Firefighters declared the end of their search for bodies at the site of a collapsed Florida condo building on Friday, however the remains of 54-year-old Estelle Hedaya are yet to be identified, leaving her family and friends without closure.
The June 24 collapse at the oceanside Champlain Towers South killed 97 people — if found, Hedaya would bring the death toll to 98.
Leah Sutton, who knew Hedaya since birth and considered herself a second mother to her, is worried that she will be forgotten.
“They seem to be packing up and congratulating everyone on a job well done. And yes, they deserve all the accolades, but after they find Estelle.”
Hedaya’s best friend in the building, lawyer and fellow New Yorker Linda March, was finally identified Wednesday night even though her body was found more than two weeks ago.

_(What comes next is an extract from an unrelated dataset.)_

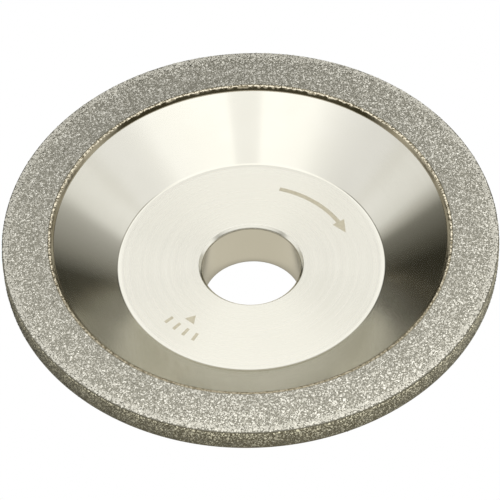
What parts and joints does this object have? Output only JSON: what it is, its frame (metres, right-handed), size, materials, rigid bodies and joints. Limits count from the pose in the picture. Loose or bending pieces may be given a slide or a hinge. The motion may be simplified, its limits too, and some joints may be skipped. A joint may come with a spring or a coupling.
{
  "type": "diamond grinding wheel",
  "caption": "Dish-shaped plated diamond grinding wheel with a gritty annular face and periphery, a polished conical recess, a flat hub and a plain central bore.",
  "frame": {"origin": "centre of the bore in the back seat face", "axes": "+Z along the bore axis, out of the grinding face; the wheel is round, so +X and +Y only fix the laser-marked direction arrow"},
  "size_m": [0.1, 0.1, 0.022],
  "materials": {
    "turned_steel": "finely turned and polished",
    "plated_nickel": "satin electroplate, warm grey",
    "face_grit": "sharp diamond grains half sunk in nickel, pale silver grey",
    "rim_grit": "sharp diamond grains half sunk in nickel, darker olive grey"
  },
  "bodies": {
    "root": {"wheel_core": "turned_steel", "nickel_bond": "plated_nickel", "face_diamond_grit": "face_grit", "rim_diamond_grit": "rim_grit"}
  },
  "joints": []
}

Hedaya’s younger brother Ikey has given DNA samples and visited the site twice to see the search efforts for himself.
“As we enter month two alone, without any other families, we feel helpless,” he said on Friday.
He said he gets frequent updates from the medical examiner’s office.
“The tough part is seeing my parents like this, day after day,” he told CNN. “I just want my sister to be at peace and get the honor and respect she deserves.”
“I firmly believe God helped her get to her best point in life and then decided best for her to go out on top,” he said.
“My one regret is that I never told her how much I respected her, and how much I admired how she kept improving no matter what life was throwing at her,” Ikey told the outlet. “I just never thought there’d be a day I’d be here, and she wouldn’t.”
Ikey said that he was remaining pretty calm, but realized that he may now just be numb to the stress — under Jewish law, the family cannot hold a funeral for Hedaya or sit the traditional shiva mourning period for her.
At first, Ikey said he was hesitant to visit the site’s twisted steel and concrete chunks, wondering about his sister’s final moments.
Her balcony and living room were still eerily intact. It was too much, and the 47-year-old real estate tax accountant from Brooklyn quickly turned around.
“I can’t believe Estelle is in there somewhere, and I didn’t want to think about it,” he told the Associated Press.
But at the urging of a childhood best friend, now a rabbi, they returned to the site once more to pray in recent days.
This time, the rubble was largely gone and the collapse site mostly swept flat. That’s the image he’ll hold onto.
It is a lot to contemplate for this deeply religious man, firmly rooted in his Jewish faith. The waiting is torture, and although he is heartbroken, he is not hopeless.
“I know God took care of her,” he said.